Work to be completed:
Reproduce all records verbatim.

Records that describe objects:
◇ ◇ ◇ ◇
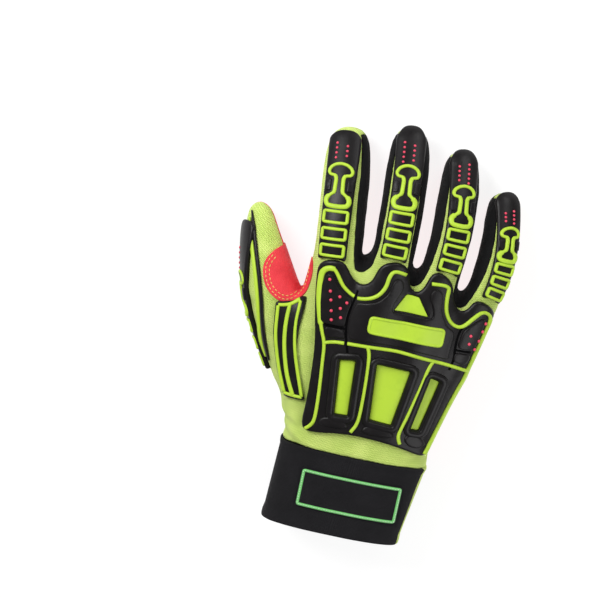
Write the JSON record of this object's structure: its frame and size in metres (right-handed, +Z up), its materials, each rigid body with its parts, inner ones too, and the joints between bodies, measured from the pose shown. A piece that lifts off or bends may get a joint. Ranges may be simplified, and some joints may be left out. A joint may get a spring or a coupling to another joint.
{
  "type": "impact glove",
  "caption": "Right-hand work glove with a knit back, leather palm, elastic cuff and rubber guards over the knuckles, fingers and thumb.",
  "frame": {"origin": "on the table, under the middle of the glove", "axes": "+Y to the fingertips, +Z up from the table, thumb at -X"},
  "size_m": [0.1784, 0.267, 0.0576],
  "materials": {
    "lime_knit": "hi-vis spandex knit",
    "black_knit": "stretch knit",
    "red_leather": "synthetic leather with double stitching",
    "neoprene": "neoprene with a fine knit face",
    "patch_cloth": "woven patch with a green stitched border",
    "webbing": "ribbed webbing",
    "guard_rubber": "semi-gloss moulded rubber",
    "lime_rubber": "semi-gloss moulded rubber"
  },
  "bodies": {
    "root": {"back_panel": "lime_knit", "palm_panel": "red_leather", "fourchette_index_middle": "black_knit", "fourchette_middle_ring": "black_knit", "fourchette_ring_pinky": "black_knit", "saddle_patch": "red_leather", "cuff": "neoprene", "cuff_gore": "lime_knit", "cuff_patch": "patch_cloth", "pull_tab": "webbing", "back_guard": "guard_rubber", "back_guard_window_inner": "lime_rubber", "back_guard_window_middle": "lime_rubber", "back_guard_window_outer": "lime_rubber", "back_guard_window_top": "lime_rubber", "back_guard_plate": "lime_rubber", "web_guard": "guard_rubber", "web_guard_frame": "lime_rubber", "index_guard": "guard_rubber", "index_guard_frame_low": "lime_rubber", "index_guard_frame_middle": "lime_rubber", "index_guard_frame_high": "lime_rubber", "index_guard_beam": "lime_rubber", "middle_guard": "guard_rubber", "middle_guard_frame_low": "lime_rubber", "middle_guard_frame_middle": "lime_rubber", "middle_guard_frame_high": "lime_rubber", "middle_guard_beam": "lime_rubber", "ring_guard": "guard_rubber", "ring_guard_frame_low": "lime_rubber", "ring_guard_frame_middle": "lime_rubber", "ring_guard_frame_high": "lime_rubber", "ring_guard_beam": "lime_rubber", "pinky_guard": "guard_rubber", "pinky_guard_frame_low": "lime_rubber", "pinky_guard_frame_middle": "lime_rubber", "pinky_guard_frame_high": "lime_rubber", "pinky_guard_beam": "lime_rubber", "thumb_guard": "guard_rubber", "thumb_guard_frame_low": "lime_rubber", "thumb_guard_frame_middle": "lime_rubber", "thumb_guard_frame_high": "lime_rubber", "thumb_guard_beam": "lime_rubber"}
  },
  "joints": []
}
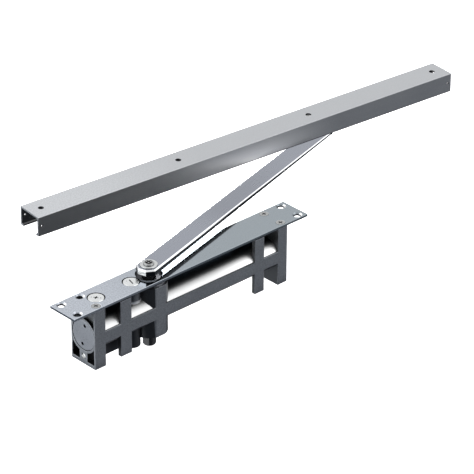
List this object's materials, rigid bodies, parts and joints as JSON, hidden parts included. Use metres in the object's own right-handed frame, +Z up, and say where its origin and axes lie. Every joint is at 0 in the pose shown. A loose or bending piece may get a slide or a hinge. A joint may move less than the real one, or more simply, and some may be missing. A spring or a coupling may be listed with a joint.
{
  "type": "concealed door closer",
  "caption": "Concealed door closer: a mortised hydraulic body with a face plate, regulating valves and a spindle whose flat arm carries a slider in a channel rail.",
  "frame": {"origin": "centre of the face plate's four mounting holes, on the underside of the plate, which lies on the door", "axes": "+X along the closer from its valve end to its spring end, +Y away from the pictured front, +Z up, out of the mortise towards the arm"},
  "size_m": [0.5304, 0.1404, 0.1027],
  "materials": {
    "plate_steel": "satin, faintly brushed along its length, glossy enough to mirror the arm",
    "cast_body": "dark grey satin metallic finish over a casting, brighter on the round cylinder",
    "cap_metal": "grey satin metal with a fine turned grain",
    "bright_steel": "bright nickel-plated steel",
    "dark_steel": "dark phosphated steel",
    "black_steel": "black oxide steel, semi-gloss",
    "arm_steel": "satin top with polished edges and sides",
    "rail_aluminium": "satin anodised extrusion",
    "bearing_bronze": "sintered bronze",
    "black_rubber": "matt black seal rubber",
    "slider_plastic": "white acetal",
    "spring_steel": "oil-tempered spring wire"
  },
  "bodies": {
    "closer": {"face_plate": "plate_steel", "body_casting": "cast_body", "end_cap_left": "cap_metal", "end_cap_right": "cap_metal", "end_cap_seals": "black_rubber", "gallery_plug": "bright_steel", "drain_plug": "dark_steel", "upper_gland": "dark_steel", "lower_gland": "dark_steel", "upper_bearing": "bearing_bronze", "lower_bearing": "bearing_bronze", "upper_seal": "black_rubber", "lower_seal": "black_rubber", "fixing_screws": "bright_steel", "main_spring": "spring_steel"},
    "spindle": {"spindle": "black_steel", "arm": "arm_steel", "arm_washer": "bright_steel", "arm_screw": "bright_steel", "slider_pin": "bright_steel", "slider_clip": "dark_steel"},
    "piston": {"piston": "dark_steel", "check_ball": "bright_steel", "check_seat": "bearing_bronze"},
    "slider": {"slider": "slider_plastic"},
    "guide_rail": {"guide_rail": "rail_aluminium"},
    "sweep_valve": {"sweep_valve": "bright_steel", "sweep_valve_seal": "black_rubber"},
    "latch_valve": {"latch_valve": "bright_steel", "latch_valve_seal": "black_rubber"}
  },
  "joints": [
    {"name": "arm_swing", "type": "hinge", "parent": "closer", "child": "spindle", "pos_m": [-0.039, 0, 0.0085], "axis": [0, 0, 1], "range_deg": [-120, 0], "stiffness_Nm_per_rad": 3, "springref_deg": 57.3},
    {"name": "piston_slide", "type": "slide", "parent": "closer", "child": "piston", "axis": [1, 0, 0], "range_m": [0, 0.0126], "deforming": ["main_spring"]},
    {"name": "slider_turn", "type": "hinge", "parent": "spindle", "child": "slider", "pos_m": [0.24128, 0.07826, 0.0251], "axis": [0, 0, 1], "range_deg": [-60, 21.3]},
    {"name": "rail_slide", "type": "slide", "parent": "slider", "child": "guide_rail", "axis": [0.9951, -0.0993, 0], "range_m": [-0.124, 0.297]},
    {"name": "sweep_valve_turn", "type": "hinge", "parent": "closer", "child": "sweep_valve", "pos_m": [-0.0995, 0, 0.0025], "axis": [0, 0, 1], "range_deg": [-360, 360]},
    {"name": "latch_valve_turn", "type": "hinge", "parent": "closer", "child": "latch_valve", "pos_m": [-0.0595, 0, 0.0025], "axis": [0, 0, 1], "range_deg": [-360, 360]}
  ],
  "couplings": [
    {"joint": "piston_slide", "follows": "arm_swing", "m_per_rad": -0.006}
  ]
}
◇ ◇ ◇ ◇
Reply:
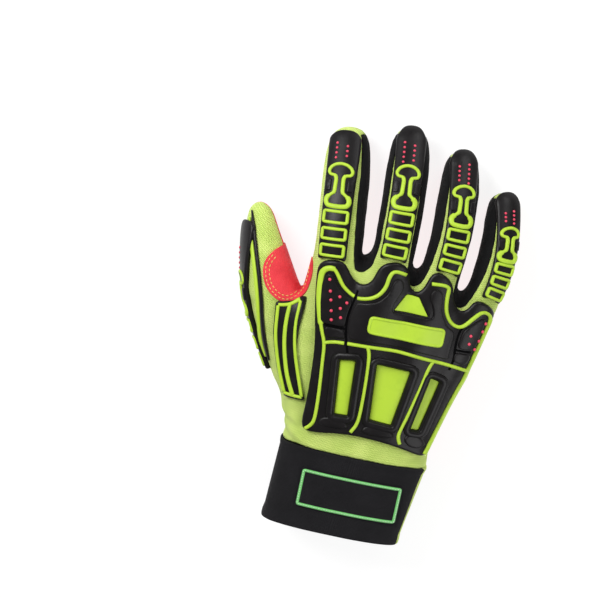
Write the JSON record of this object's structure: its frame and size in metres (right-handed, +Z up), its materials, each rigid body with its parts, inner ones too, and the joints between bodies, measured from the pose shown. A piece that lifts off or bends may get a joint. Ranges may be simplified, and some joints may be left out. A joint may get a spring or a coupling to another joint.
{
  "type": "impact glove",
  "caption": "Right-hand work glove with a knit back, leather palm, elastic cuff and rubber guards over the knuckles, fingers and thumb.",
  "frame": {"origin": "on the table, under the middle of the glove", "axes": "+Y to the fingertips, +Z up from the table, thumb at -X"},
  "size_m": [0.1784, 0.267, 0.0576],
  "materials": {
    "lime_knit": "hi-vis spandex knit",
    "black_knit": "stretch knit",
    "red_leather": "synthetic leather with double stitching",
    "neoprene": "neoprene with a fine knit face",
    "patch_cloth": "woven patch with a green stitched border",
    "webbing": "ribbed webbing",
    "guard_rubber": "semi-gloss moulded rubber",
    "lime_rubber": "semi-gloss moulded rubber"
  },
  "bodies": {
    "root": {"back_panel": "lime_knit", "palm_panel": "red_leather", "fourchette_index_middle": "black_knit", "fourchette_middle_ring": "black_knit", "fourchette_ring_pinky": "black_knit", "saddle_patch": "red_leather", "cuff": "neoprene", "cuff_gore": "lime_knit", "cuff_patch": "patch_cloth", "pull_tab": "webbing", "back_guard": "guard_rubber", "back_guard_window_inner": "lime_rubber", "back_guard_window_middle": "lime_rubber", "back_guard_window_outer": "lime_rubber", "back_guard_window_top": "lime_rubber", "back_guard_plate": "lime_rubber", "web_guard": "guard_rubber", "web_guard_frame": "lime_rubber", "index_guard": "guard_rubber", "index_guard_frame_low": "lime_rubber", "index_guard_frame_middle": "lime_rubber", "index_guard_frame_high": "lime_rubber", "index_guard_beam": "lime_rubber", "middle_guard": "guard_rubber", "middle_guard_frame_low": "lime_rubber", "middle_guard_frame_middle": "lime_rubber", "middle_guard_frame_high": "lime_rubber", "middle_guard_beam": "lime_rubber", "ring_guard": "guard_rubber", "ring_guard_frame_low": "lime_rubber", "ring_guard_frame_middle": "lime_rubber", "ring_guard_frame_high": "lime_rubber", "ring_guard_beam": "lime_rubber", "pinky_guard": "guard_rubber", "pinky_guard_frame_low": "lime_rubber", "pinky_guard_frame_middle": "lime_rubber", "pinky_guard_frame_high": "lime_rubber", "pinky_guard_beam": "lime_rubber", "thumb_guard": "guard_rubber", "thumb_guard_frame_low": "lime_rubber", "thumb_guard_frame_middle": "lime_rubber", "thumb_guard_frame_high": "lime_rubber", "thumb_guard_beam": "lime_rubber"}
  },
  "joints": []
}
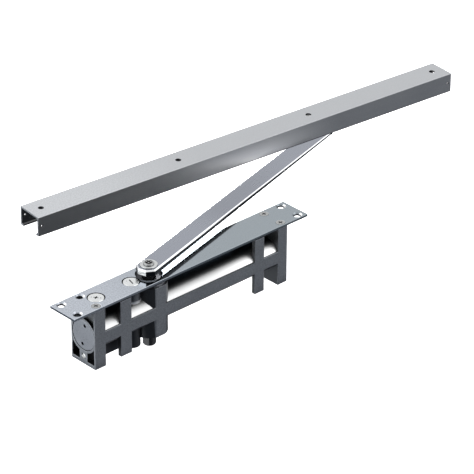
List this object's materials, rigid bodies, parts and joints as JSON, hidden parts included. Use metres in the object's own right-handed frame, +Z up, and say where its origin and axes lie. Every joint is at 0 in the pose shown. A loose or bending piece may get a slide or a hinge. A joint may move less than the real one, or more simply, and some may be missing. A spring or a coupling may be listed with a joint.
{
  "type": "concealed door closer",
  "caption": "Concealed door closer: a mortised hydraulic body with a face plate, regulating valves and a spindle whose flat arm carries a slider in a channel rail.",
  "frame": {"origin": "centre of the face plate's four mounting holes, on the underside of the plate, which lies on the door", "axes": "+X along the closer from its valve end to its spring end, +Y away from the pictured front, +Z up, out of the mortise towards the arm"},
  "size_m": [0.5304, 0.1404, 0.1027],
  "materials": {
    "plate_steel": "satin, faintly brushed along its length, glossy enough to mirror the arm",
    "cast_body": "dark grey satin metallic finish over a casting, brighter on the round cylinder",
    "cap_metal": "grey satin metal with a fine turned grain",
    "bright_steel": "bright nickel-plated steel",
    "dark_steel": "dark phosphated steel",
    "black_steel": "black oxide steel, semi-gloss",
    "arm_steel": "satin top with polished edges and sides",
    "rail_aluminium": "satin anodised extrusion",
    "bearing_bronze": "sintered bronze",
    "black_rubber": "matt black seal rubber",
    "slider_plastic": "white acetal",
    "spring_steel": "oil-tempered spring wire"
  },
  "bodies": {
    "closer": {"face_plate": "plate_steel", "body_casting": "cast_body", "end_cap_left": "cap_metal", "end_cap_right": "cap_metal", "end_cap_seals": "black_rubber", "gallery_plug": "bright_steel", "drain_plug": "dark_steel", "upper_gland": "dark_steel", "lower_gland": "dark_steel", "upper_bearing": "bearing_bronze", "lower_bearing": "bearing_bronze", "upper_seal": "black_rubber", "lower_seal": "black_rubber", "fixing_screws": "bright_steel", "main_spring": "spring_steel"},
    "spindle": {"spindle": "black_steel", "arm": "arm_steel", "arm_washer": "bright_steel", "arm_screw": "bright_steel", "slider_pin": "bright_steel", "slider_clip": "dark_steel"},
    "piston": {"piston": "dark_steel", "check_ball": "bright_steel", "check_seat": "bearing_bronze"},
    "slider": {"slider": "slider_plastic"},
    "guide_rail": {"guide_rail": "rail_aluminium"},
    "sweep_valve": {"sweep_valve": "bright_steel", "sweep_valve_seal": "black_rubber"},
    "latch_valve": {"latch_valve": "bright_steel", "latch_valve_seal": "black_rubber"}
  },
  "joints": [
    {"name": "arm_swing", "type": "hinge", "parent": "closer", "child": "spindle", "pos_m": [-0.039, 0, 0.0085], "axis": [0, 0, 1], "range_deg": [-120, 0], "stiffness_Nm_per_rad": 3, "springref_deg": 57.3},
    {"name": "piston_slide", "type": "slide", "parent": "closer", "child": "piston", "axis": [1, 0, 0], "range_m": [0, 0.0126], "deforming": ["main_spring"]},
    {"name": "slider_turn", "type": "hinge", "parent": "spindle", "child": "slider", "pos_m": [0.24128, 0.07826, 0.0251], "axis": [0, 0, 1], "range_deg": [-60, 21.3]},
    {"name": "rail_slide", "type": "slide", "parent": "slider", "child": "guide_rail", "axis": [0.9951, -0.0993, 0], "range_m": [-0.124, 0.297]},
    {"name": "sweep_valve_turn", "type": "hinge", "parent": "closer", "child": "sweep_valve", "pos_m": [-0.0995, 0, 0.0025], "axis": [0, 0, 1], "range_deg": [-360, 360]},
    {"name": "latch_valve_turn", "type": "hinge", "parent": "closer", "child": "latch_valve", "pos_m": [-0.0595, 0, 0.0025], "axis": [0, 0, 1], "range_deg": [-360, 360]}
  ],
  "couplings": [
    {"joint": "piston_slide", "follows": "arm_swing", "m_per_rad": -0.006}
  ]
}